[Begin]

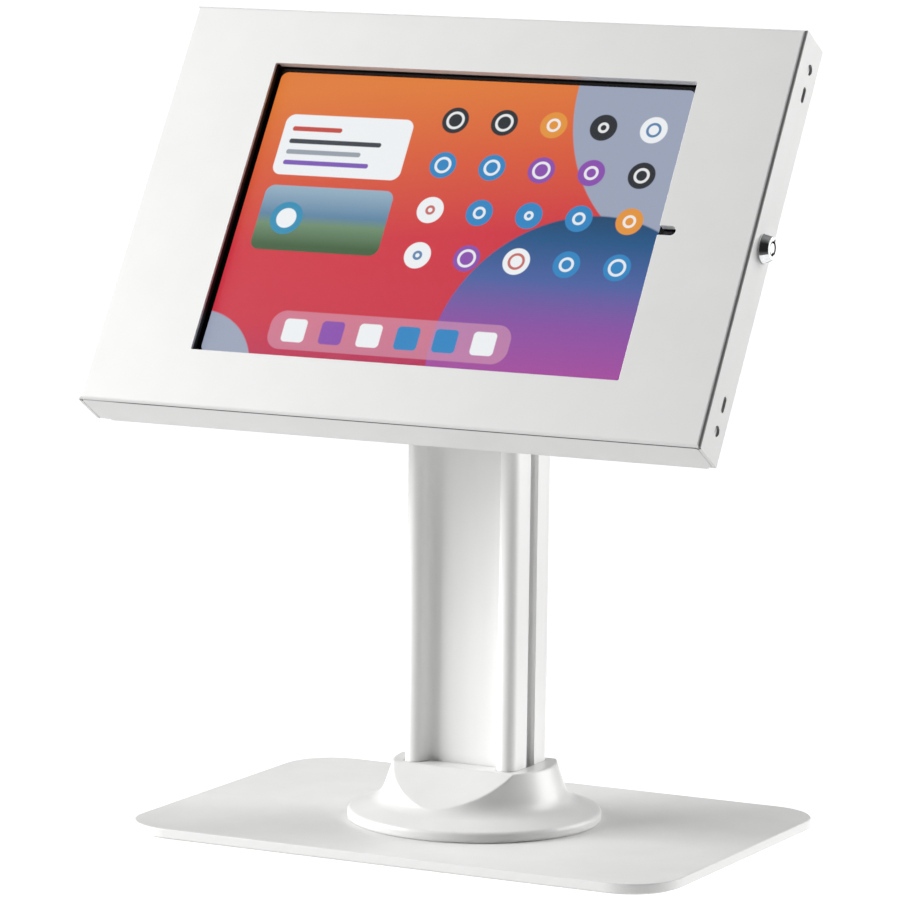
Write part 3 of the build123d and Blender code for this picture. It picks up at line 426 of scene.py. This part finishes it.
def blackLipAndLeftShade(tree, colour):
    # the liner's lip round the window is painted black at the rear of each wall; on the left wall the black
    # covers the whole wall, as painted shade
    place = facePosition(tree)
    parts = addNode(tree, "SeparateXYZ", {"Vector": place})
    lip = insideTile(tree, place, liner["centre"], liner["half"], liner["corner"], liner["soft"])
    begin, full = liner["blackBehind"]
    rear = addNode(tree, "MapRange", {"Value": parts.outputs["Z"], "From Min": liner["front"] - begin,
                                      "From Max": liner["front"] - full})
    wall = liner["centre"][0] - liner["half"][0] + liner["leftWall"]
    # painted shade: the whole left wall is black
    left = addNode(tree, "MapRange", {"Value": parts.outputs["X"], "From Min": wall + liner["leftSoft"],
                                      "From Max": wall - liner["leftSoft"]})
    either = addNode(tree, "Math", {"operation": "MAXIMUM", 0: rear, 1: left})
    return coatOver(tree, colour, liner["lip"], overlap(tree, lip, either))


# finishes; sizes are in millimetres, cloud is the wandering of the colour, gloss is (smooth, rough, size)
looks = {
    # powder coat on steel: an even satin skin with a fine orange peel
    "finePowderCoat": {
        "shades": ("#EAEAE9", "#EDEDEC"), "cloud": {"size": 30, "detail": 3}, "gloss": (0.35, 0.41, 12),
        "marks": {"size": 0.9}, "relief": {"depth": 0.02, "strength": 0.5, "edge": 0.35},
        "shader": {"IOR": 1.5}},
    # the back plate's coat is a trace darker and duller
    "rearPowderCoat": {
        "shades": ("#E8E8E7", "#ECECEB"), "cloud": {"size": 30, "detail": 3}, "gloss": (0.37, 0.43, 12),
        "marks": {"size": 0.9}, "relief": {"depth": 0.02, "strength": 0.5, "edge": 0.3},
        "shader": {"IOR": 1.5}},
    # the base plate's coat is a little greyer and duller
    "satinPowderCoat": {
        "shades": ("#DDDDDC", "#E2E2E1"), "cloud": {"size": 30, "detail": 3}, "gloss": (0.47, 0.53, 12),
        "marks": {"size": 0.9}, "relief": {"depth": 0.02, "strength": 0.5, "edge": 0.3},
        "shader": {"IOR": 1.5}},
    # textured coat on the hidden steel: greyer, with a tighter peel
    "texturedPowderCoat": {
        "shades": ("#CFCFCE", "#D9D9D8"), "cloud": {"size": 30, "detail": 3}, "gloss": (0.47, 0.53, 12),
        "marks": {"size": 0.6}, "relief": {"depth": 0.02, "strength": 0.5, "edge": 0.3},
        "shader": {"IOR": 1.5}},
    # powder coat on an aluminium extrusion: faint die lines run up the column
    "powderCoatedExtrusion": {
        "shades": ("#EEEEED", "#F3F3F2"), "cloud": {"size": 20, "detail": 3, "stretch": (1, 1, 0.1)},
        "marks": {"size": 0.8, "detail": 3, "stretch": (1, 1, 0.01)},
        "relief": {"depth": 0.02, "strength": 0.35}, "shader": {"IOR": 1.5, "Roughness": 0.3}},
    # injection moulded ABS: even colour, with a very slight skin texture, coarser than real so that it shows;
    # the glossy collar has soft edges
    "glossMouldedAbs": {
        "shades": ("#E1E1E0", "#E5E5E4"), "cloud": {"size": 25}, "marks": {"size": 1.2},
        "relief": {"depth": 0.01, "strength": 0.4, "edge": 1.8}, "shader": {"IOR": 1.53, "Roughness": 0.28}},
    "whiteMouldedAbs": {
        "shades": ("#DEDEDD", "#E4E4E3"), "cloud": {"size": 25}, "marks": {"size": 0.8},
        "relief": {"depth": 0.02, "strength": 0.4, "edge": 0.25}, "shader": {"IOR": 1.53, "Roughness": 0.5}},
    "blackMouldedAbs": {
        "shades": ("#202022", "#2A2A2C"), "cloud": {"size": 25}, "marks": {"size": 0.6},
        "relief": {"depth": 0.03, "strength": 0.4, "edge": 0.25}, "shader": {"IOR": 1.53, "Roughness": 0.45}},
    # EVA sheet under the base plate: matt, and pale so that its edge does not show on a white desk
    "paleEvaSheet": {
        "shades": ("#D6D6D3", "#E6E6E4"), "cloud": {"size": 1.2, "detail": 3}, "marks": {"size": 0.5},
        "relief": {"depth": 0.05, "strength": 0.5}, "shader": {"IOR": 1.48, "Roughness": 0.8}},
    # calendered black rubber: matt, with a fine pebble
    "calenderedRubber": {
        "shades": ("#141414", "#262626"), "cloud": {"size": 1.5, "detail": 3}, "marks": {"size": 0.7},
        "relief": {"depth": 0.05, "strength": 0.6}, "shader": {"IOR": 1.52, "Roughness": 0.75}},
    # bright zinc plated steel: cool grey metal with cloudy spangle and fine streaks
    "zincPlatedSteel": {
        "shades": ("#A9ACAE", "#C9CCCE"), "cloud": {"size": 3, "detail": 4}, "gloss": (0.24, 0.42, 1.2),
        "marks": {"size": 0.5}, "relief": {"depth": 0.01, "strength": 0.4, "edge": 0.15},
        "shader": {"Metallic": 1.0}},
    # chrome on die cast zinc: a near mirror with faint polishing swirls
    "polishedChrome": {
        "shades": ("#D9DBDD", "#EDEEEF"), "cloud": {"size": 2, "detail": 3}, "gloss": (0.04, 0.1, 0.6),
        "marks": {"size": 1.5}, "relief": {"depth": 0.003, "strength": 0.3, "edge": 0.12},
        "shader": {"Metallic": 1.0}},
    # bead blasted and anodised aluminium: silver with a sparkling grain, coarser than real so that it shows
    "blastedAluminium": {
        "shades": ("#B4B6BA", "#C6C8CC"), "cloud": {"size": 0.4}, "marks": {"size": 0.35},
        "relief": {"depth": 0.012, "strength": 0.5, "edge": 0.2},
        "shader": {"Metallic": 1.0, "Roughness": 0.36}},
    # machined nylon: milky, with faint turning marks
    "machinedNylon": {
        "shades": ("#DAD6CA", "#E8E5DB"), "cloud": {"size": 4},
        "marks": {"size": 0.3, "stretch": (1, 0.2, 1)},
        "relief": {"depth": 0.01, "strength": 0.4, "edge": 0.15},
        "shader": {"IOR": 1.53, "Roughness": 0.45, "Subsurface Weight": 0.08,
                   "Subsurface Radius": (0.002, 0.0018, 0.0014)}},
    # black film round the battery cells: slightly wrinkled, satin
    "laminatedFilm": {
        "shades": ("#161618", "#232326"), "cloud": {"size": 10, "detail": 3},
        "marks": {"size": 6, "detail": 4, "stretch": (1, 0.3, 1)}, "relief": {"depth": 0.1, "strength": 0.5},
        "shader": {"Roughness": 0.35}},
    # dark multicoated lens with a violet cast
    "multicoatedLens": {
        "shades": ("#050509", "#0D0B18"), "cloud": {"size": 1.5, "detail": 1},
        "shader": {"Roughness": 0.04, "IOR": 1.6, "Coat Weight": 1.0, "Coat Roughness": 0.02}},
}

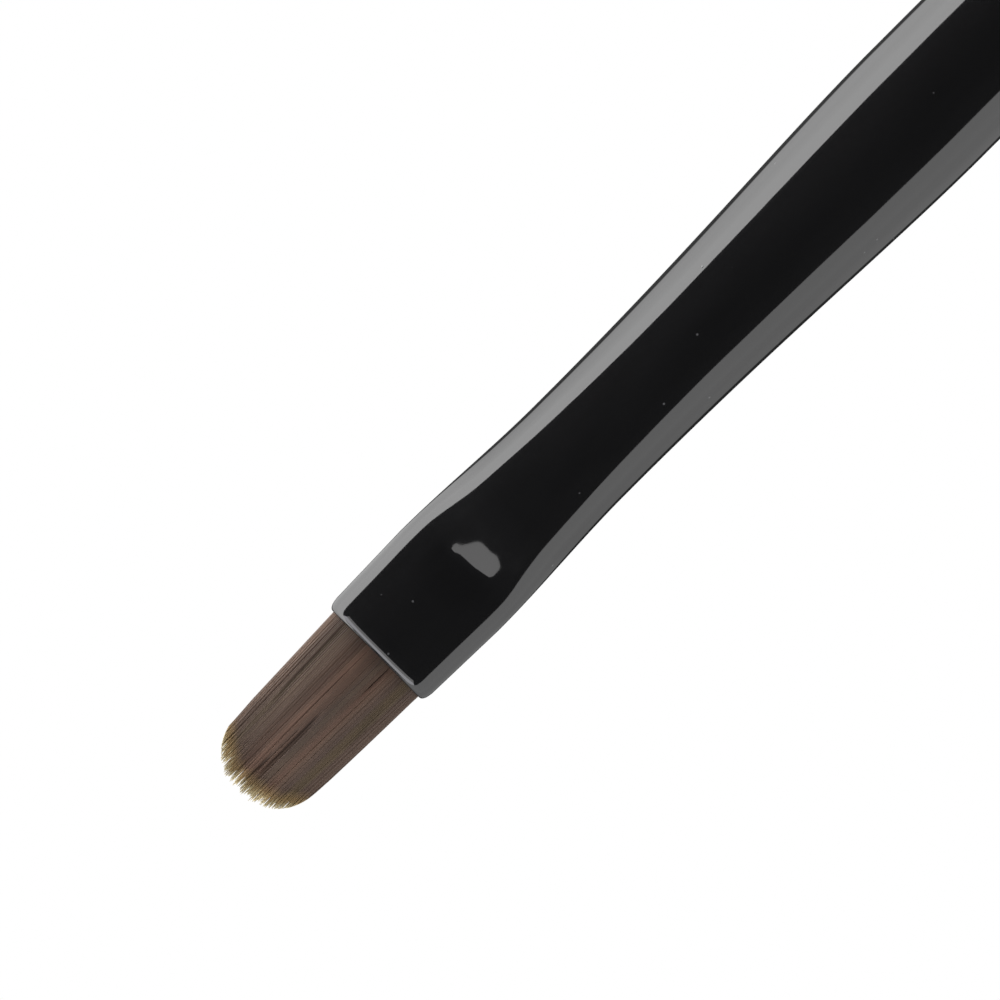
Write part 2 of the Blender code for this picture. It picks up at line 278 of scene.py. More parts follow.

[End]

Output every line above without altering anything.

## Result of the task
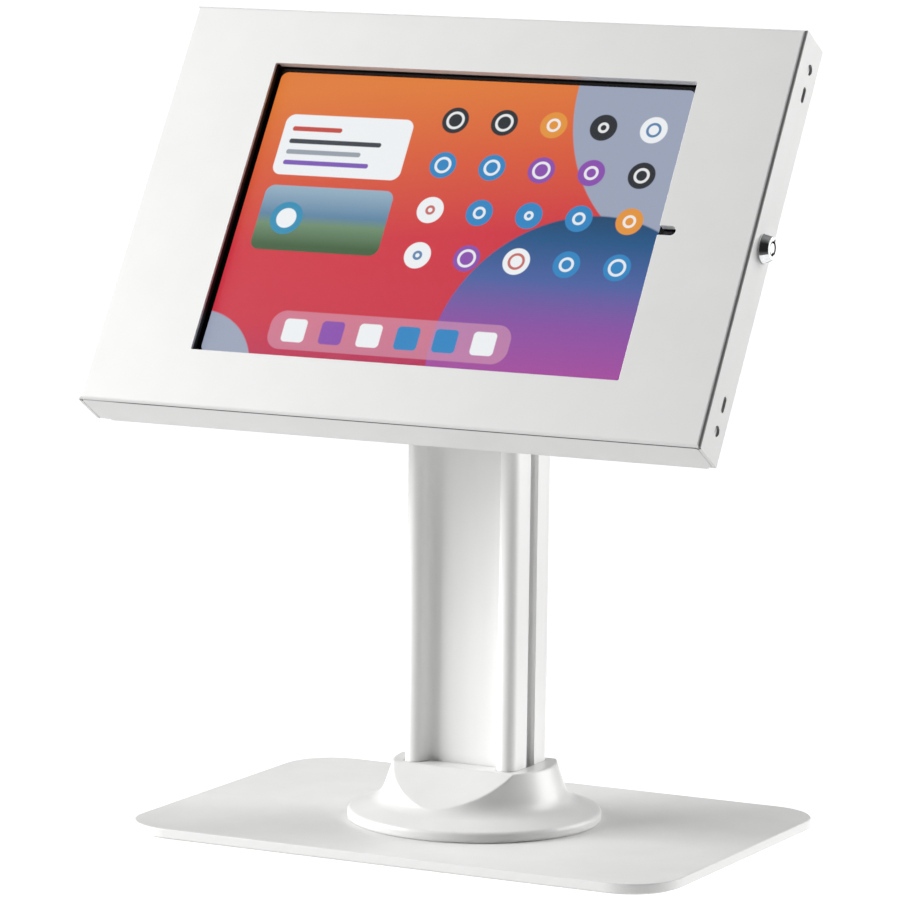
Write part 3 of the build123d and Blender code for this picture. It picks up at line 426 of scene.py. This part finishes it.
def blackLipAndLeftShade(tree, colour):
    # the liner's lip round the window is painted black at the rear of each wall; on the left wall the black
    # covers the whole wall, as painted shade
    place = facePosition(tree)
    parts = addNode(tree, "SeparateXYZ", {"Vector": place})
    lip = insideTile(tree, place, liner["centre"], liner["half"], liner["corner"], liner["soft"])
    begin, full = liner["blackBehind"]
    rear = addNode(tree, "MapRange", {"Value": parts.outputs["Z"], "From Min": liner["front"] - begin,
                                      "From Max": liner["front"] - full})
    wall = liner["centre"][0] - liner["half"][0] + liner["leftWall"]
    # painted shade: the whole left wall is black
    left = addNode(tree, "MapRange", {"Value": parts.outputs["X"], "From Min": wall + liner["leftSoft"],
                                      "From Max": wall - liner["leftSoft"]})
    either = addNode(tree, "Math", {"operation": "MAXIMUM", 0: rear, 1: left})
    return coatOver(tree, colour, liner["lip"], overlap(tree, lip, either))


# finishes; sizes are in millimetres, cloud is the wandering of the colour, gloss is (smooth, rough, size)
looks = {
    # powder coat on steel: an even satin skin with a fine orange peel
    "finePowderCoat": {
        "shades": ("#EAEAE9", "#EDEDEC"), "cloud": {"size": 30, "detail": 3}, "gloss": (0.35, 0.41, 12),
        "marks": {"size": 0.9}, "relief": {"depth": 0.02, "strength": 0.5, "edge": 0.35},
        "shader": {"IOR": 1.5}},
    # the back plate's coat is a trace darker and duller
    "rearPowderCoat": {
        "shades": ("#E8E8E7", "#ECECEB"), "cloud": {"size": 30, "detail": 3}, "gloss": (0.37, 0.43, 12),
        "marks": {"size": 0.9}, "relief": {"depth": 0.02, "strength": 0.5, "edge": 0.3},
        "shader": {"IOR": 1.5}},
    # the base plate's coat is a little greyer and duller
    "satinPowderCoat": {
        "shades": ("#DDDDDC", "#E2E2E1"), "cloud": {"size": 30, "detail": 3}, "gloss": (0.47, 0.53, 12),
        "marks": {"size": 0.9}, "relief": {"depth": 0.02, "strength": 0.5, "edge": 0.3},
        "shader": {"IOR": 1.5}},
    # textured coat on the hidden steel: greyer, with a tighter peel
    "texturedPowderCoat": {
        "shades": ("#CFCFCE", "#D9D9D8"), "cloud": {"size": 30, "detail": 3}, "gloss": (0.47, 0.53, 12),
        "marks": {"size": 0.6}, "relief": {"depth": 0.02, "strength": 0.5, "edge": 0.3},
        "shader": {"IOR": 1.5}},
    # powder coat on an aluminium extrusion: faint die lines run up the column
    "powderCoatedExtrusion": {
        "shades": ("#EEEEED", "#F3F3F2"), "cloud": {"size": 20, "detail": 3, "stretch": (1, 1, 0.1)},
        "marks": {"size": 0.8, "detail": 3, "stretch": (1, 1, 0.01)},
        "relief": {"depth": 0.02, "strength": 0.35}, "shader": {"IOR": 1.5, "Roughness": 0.3}},
    # injection moulded ABS: even colour, with a very slight skin texture, coarser than real so that it shows;
    # the glossy collar has soft edges
    "glossMouldedAbs": {
        "shades": ("#E1E1E0", "#E5E5E4"), "cloud": {"size": 25}, "marks": {"size": 1.2},
        "relief": {"depth": 0.01, "strength": 0.4, "edge": 1.8}, "shader": {"IOR": 1.53, "Roughness": 0.28}},
    "whiteMouldedAbs": {
        "shades": ("#DEDEDD", "#E4E4E3"), "cloud": {"size": 25}, "marks": {"size": 0.8},
        "relief": {"depth": 0.02, "strength": 0.4, "edge": 0.25}, "shader": {"IOR": 1.53, "Roughness": 0.5}},
    "blackMouldedAbs": {
        "shades": ("#202022", "#2A2A2C"), "cloud": {"size": 25}, "marks": {"size": 0.6},
        "relief": {"depth": 0.03, "strength": 0.4, "edge": 0.25}, "shader": {"IOR": 1.53, "Roughness": 0.45}},
    # EVA sheet under the base plate: matt, and pale so that its edge does not show on a white desk
    "paleEvaSheet": {
        "shades": ("#D6D6D3", "#E6E6E4"), "cloud": {"size": 1.2, "detail": 3}, "marks": {"size": 0.5},
        "relief": {"depth": 0.05, "strength": 0.5}, "shader": {"IOR": 1.48, "Roughness": 0.8}},
    # calendered black rubber: matt, with a fine pebble
    "calenderedRubber": {
        "shades": ("#141414", "#262626"), "cloud": {"size": 1.5, "detail": 3}, "marks": {"size": 0.7},
        "relief": {"depth": 0.05, "strength": 0.6}, "shader": {"IOR": 1.52, "Roughness": 0.75}},
    # bright zinc plated steel: cool grey metal with cloudy spangle and fine streaks
    "zincPlatedSteel": {
        "shades": ("#A9ACAE", "#C9CCCE"), "cloud": {"size": 3, "detail": 4}, "gloss": (0.24, 0.42, 1.2),
        "marks": {"size": 0.5}, "relief": {"depth": 0.01, "strength": 0.4, "edge": 0.15},
        "shader": {"Metallic": 1.0}},
    # chrome on die cast zinc: a near mirror with faint polishing swirls
    "polishedChrome": {
        "shades": ("#D9DBDD", "#EDEEEF"), "cloud": {"size": 2, "detail": 3}, "gloss": (0.04, 0.1, 0.6),
        "marks": {"size": 1.5}, "relief": {"depth": 0.003, "strength": 0.3, "edge": 0.12},
        "shader": {"Metallic": 1.0}},
    # bead blasted and anodised aluminium: silver with a sparkling grain, coarser than real so that it shows
    "blastedAluminium": {
        "shades": ("#B4B6BA", "#C6C8CC"), "cloud": {"size": 0.4}, "marks": {"size": 0.35},
        "relief": {"depth": 0.012, "strength": 0.5, "edge": 0.2},
        "shader": {"Metallic": 1.0, "Roughness": 0.36}},
    # machined nylon: milky, with faint turning marks
    "machinedNylon": {
        "shades": ("#DAD6CA", "#E8E5DB"), "cloud": {"size": 4},
        "marks": {"size": 0.3, "stretch": (1, 0.2, 1)},
        "relief": {"depth": 0.01, "strength": 0.4, "edge": 0.15},
        "shader": {"IOR": 1.53, "Roughness": 0.45, "Subsurface Weight": 0.08,
                   "Subsurface Radius": (0.002, 0.0018, 0.0014)}},
    # black film round the battery cells: slightly wrinkled, satin
    "laminatedFilm": {
        "shades": ("#161618", "#232326"), "cloud": {"size": 10, "detail": 3},
        "marks": {"size": 6, "detail": 4, "stretch": (1, 0.3, 1)}, "relief": {"depth": 0.1, "strength": 0.5},
        "shader": {"Roughness": 0.35}},
    # dark multicoated lens with a violet cast
    "multicoatedLens": {
        "shades": ("#050509", "#0D0B18"), "cloud": {"size": 1.5, "detail": 1},
        "shader": {"Roughness": 0.04, "IOR": 1.6, "Coat Weight": 1.0, "Coat Roughness": 0.02}},
}

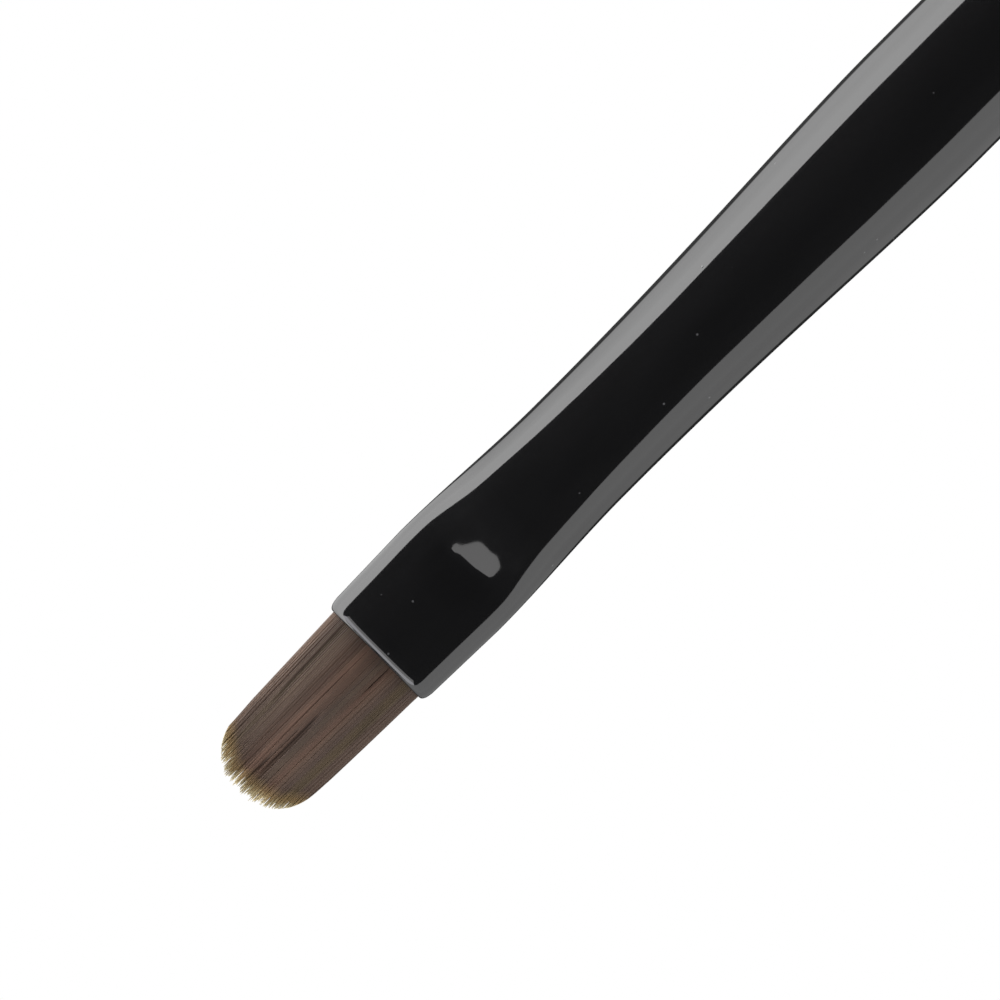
Write part 2 of the Blender code for this picture. It picks up at line 278 of scene.py. More parts follow.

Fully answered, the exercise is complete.